11. If you had an unlimited budget what would you make? The sky’s the limit!
Oooh clever! I’m not giving out any clues! I’ve got a few ideas for pretty over-the-top routines which would probably take lottery wins to bankroll but you never know what life’s going to bring you, they may see the light of day sometime, I’d like it to be me who unveils them!
12.There’s a recent insider controversy about how many Swarovskis one can put on a costume.
I haven’t heard about this controversy! It can’t have reached these shores yet, do tell! Swarovskis are lovely though aren’t they? Seriously, I mean look at them, sooo sparkly. Mmmmmm… From that point of view I can see how for some people more equals better, ultimately they can’t disguise an uninspiring act though, no amount of them.
13.What batteries fuel an outfit? (eg. Charisma, smile, non tangible thing)
A performer needs to totally own the outfit, they need to look completely in control of procedings. Most costumes will malfunction in some way at some point, the key is to practice and familiarise yourself with an outfit so that you can deal with it, so the audience would never know, or at least go with it. The fuel is that absolute confidence in your ability to perform the routine in that outfit, everything else that the routine contains, the charisma, humour, charm, sass or heat, is a product of that confidence.
14. What designers do you enjoy working with?

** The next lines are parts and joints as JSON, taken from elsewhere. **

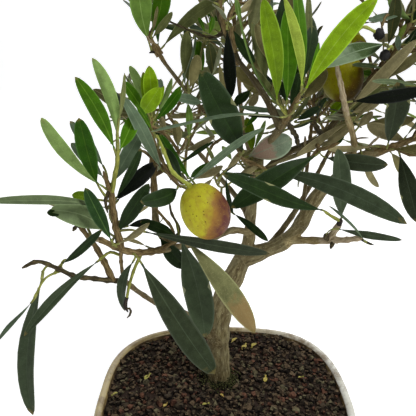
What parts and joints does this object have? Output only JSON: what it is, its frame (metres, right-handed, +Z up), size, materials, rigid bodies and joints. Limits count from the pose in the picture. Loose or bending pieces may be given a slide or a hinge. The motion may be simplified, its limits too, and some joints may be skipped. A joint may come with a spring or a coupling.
{
  "type": "potted olive bonsai",
  "caption": "Small olive bonsai whose leaning trunk forks low into limbs, thin boughs and airy masses of narrow leaves with some olives, in a low cream glazed pot.",
  "frame": {"origin": "centre of the pot's flat underside", "axes": "+Z up, -Y towards the side the tree is seen from, +X to the right seen from there, the way the trunk leans"},
  "size_m": [0.2324, 0.1984, 0.3182],
  "materials": {
    "ceramic": "gloss",
    "soil": "matte",
    "bark": "matte",
    "foliage": "satin"
  },
  "bodies": {
    "root": {"pot": "ceramic", "soil": "soil", "trunk": "bark", "left_limb": "bark", "right_limb": "bark", "back_left_bough": "bark", "back_right_bough": "bark", "back_top_bough": "bark", "centre_bough": "bark", "front_left_bough": "bark", "inner_bough": "bark", "low_left_bough": "bark", "low_right_bough": "bark", "mid_right_bough": "bark", "outer_right_bough": "bark", "right_back_bough": "bark", "top_bough": "bark", "upper_left_bough": "bark", "upper_right_bough": "bark", "upright_left_bough": "bark", "upright_right_bough": "bark", "foliage_back_left": "foliage", "foliage_back_right": "foliage", "foliage_back_top": "foliage", "foliage_centre": "foliage", "foliage_front_right": "foliage", "foliage_inner": "foliage", "foliage_left": "foliage", "foliage_low_left": "foliage", "foliage_low_right": "foliage", "foliage_mid_left": "foliage", "foliage_mid_right": "foliage", "foliage_outer_right": "foliage", "foliage_right_back": "foliage", "foliage_top": "foliage", "foliage_upper_left": "foliage", "foliage_upper_right": "foliage"}
  },
  "joints": []
}
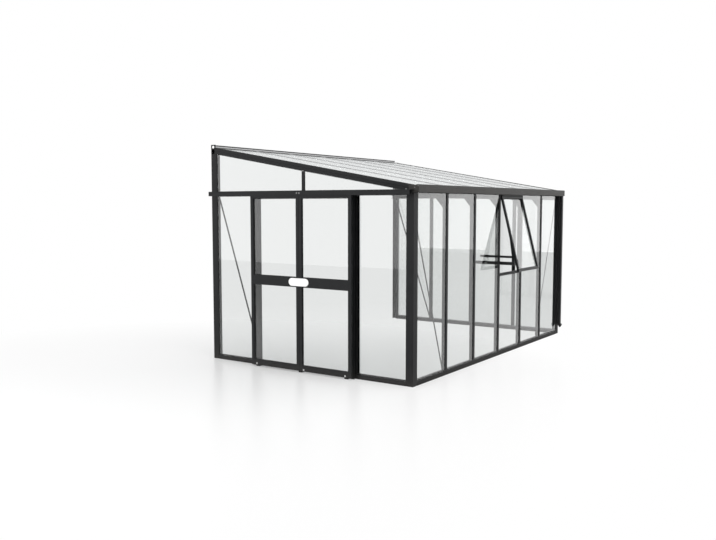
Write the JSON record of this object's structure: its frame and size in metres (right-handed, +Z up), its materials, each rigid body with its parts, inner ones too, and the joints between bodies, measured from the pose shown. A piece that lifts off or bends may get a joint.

The only designer I have used regularly is Booby Trap Corsets, they’ve made some awesome corsets for my routines and I just know that when I need something spectacular they’ll do me proud. Other than the corsetry though, I don’t tend to collaborate much for my costumes. My requirements are often autistically specific and I’ve found it difficult to get across to a designer exactly how a piece needs to work. Often there’s a lot of tweaking and modifying (and starting from scratch) required so it’s much quicker and practical to be able to make those changes myself.